>> begin Dataset section

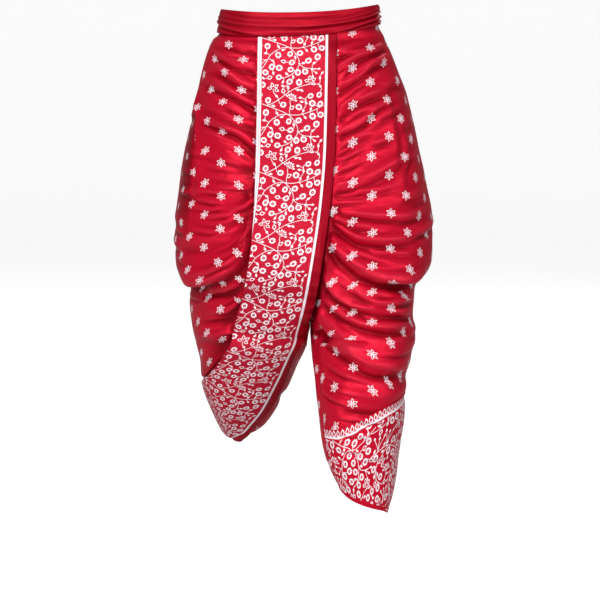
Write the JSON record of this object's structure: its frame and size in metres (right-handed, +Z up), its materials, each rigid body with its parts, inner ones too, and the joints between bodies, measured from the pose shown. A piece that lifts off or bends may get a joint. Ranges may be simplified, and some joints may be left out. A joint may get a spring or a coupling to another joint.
{
  "type": "dhoti pants",
  "caption": "Draped dhoti pants worn in a stride: cowl folds down both legs, long wrapped front panel, shaped hem border and a shirred waistband.",
  "frame": {"origin": "centre of the waist opening at mid height of the waistband, where the wearer holds the garment up", "axes": "+Z up, the garment's front faces -Y, the wearer's left leg is on +X and strides forward"},
  "size_m": [0.5032, 0.4413, 0.9551],
  "materials": {
    "star_satin": "red satin weave printed with small white six-petal stars",
    "vine_satin": "red satin weave printed with a dense white flowering vine",
    "edging_satin": "plain red satin",
    "band_satin": "plain darker red satin, shirred"
  },
  "bodies": {
    "root": {"right_leg": "star_satin", "left_leg": "star_satin", "left_hem_border": "vine_satin", "front_panel": "vine_satin", "panel_edging": "edging_satin", "waistband": "band_satin"}
  },
  "joints": []
}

>> end Dataset section

[Given instruction] Write each line above out exactly.

[Task response]
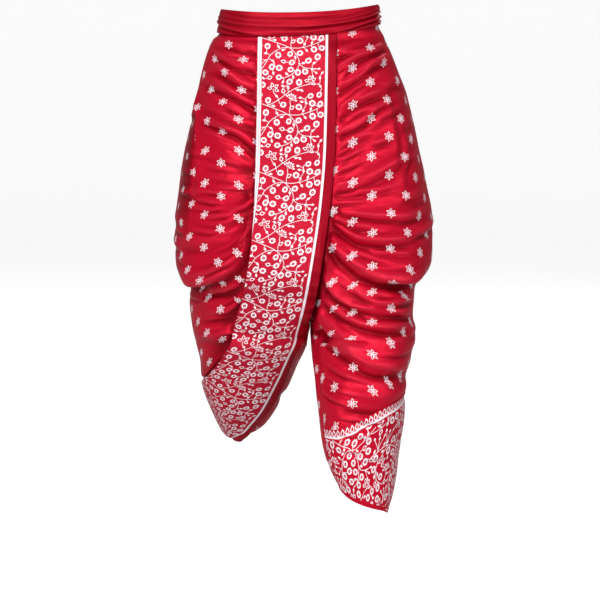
Write the JSON record of this object's structure: its frame and size in metres (right-handed, +Z up), its materials, each rigid body with its parts, inner ones too, and the joints between bodies, measured from the pose shown. A piece that lifts off or bends may get a joint. Ranges may be simplified, and some joints may be left out. A joint may get a spring or a coupling to another joint.
{
  "type": "dhoti pants",
  "caption": "Draped dhoti pants worn in a stride: cowl folds down both legs, long wrapped front panel, shaped hem border and a shirred waistband.",
  "frame": {"origin": "centre of the waist opening at mid height of the waistband, where the wearer holds the garment up", "axes": "+Z up, the garment's front faces -Y, the wearer's left leg is on +X and strides forward"},
  "size_m": [0.5032, 0.4413, 0.9551],
  "materials": {
    "star_satin": "red satin weave printed with small white six-petal stars",
    "vine_satin": "red satin weave printed with a dense white flowering vine",
    "edging_satin": "plain red satin",
    "band_satin": "plain darker red satin, shirred"
  },
  "bodies": {
    "root": {"right_leg": "star_satin", "left_leg": "star_satin", "left_hem_border": "vine_satin", "front_panel": "vine_satin", "panel_edging": "edging_satin", "waistband": "band_satin"}
  },
  "joints": []
}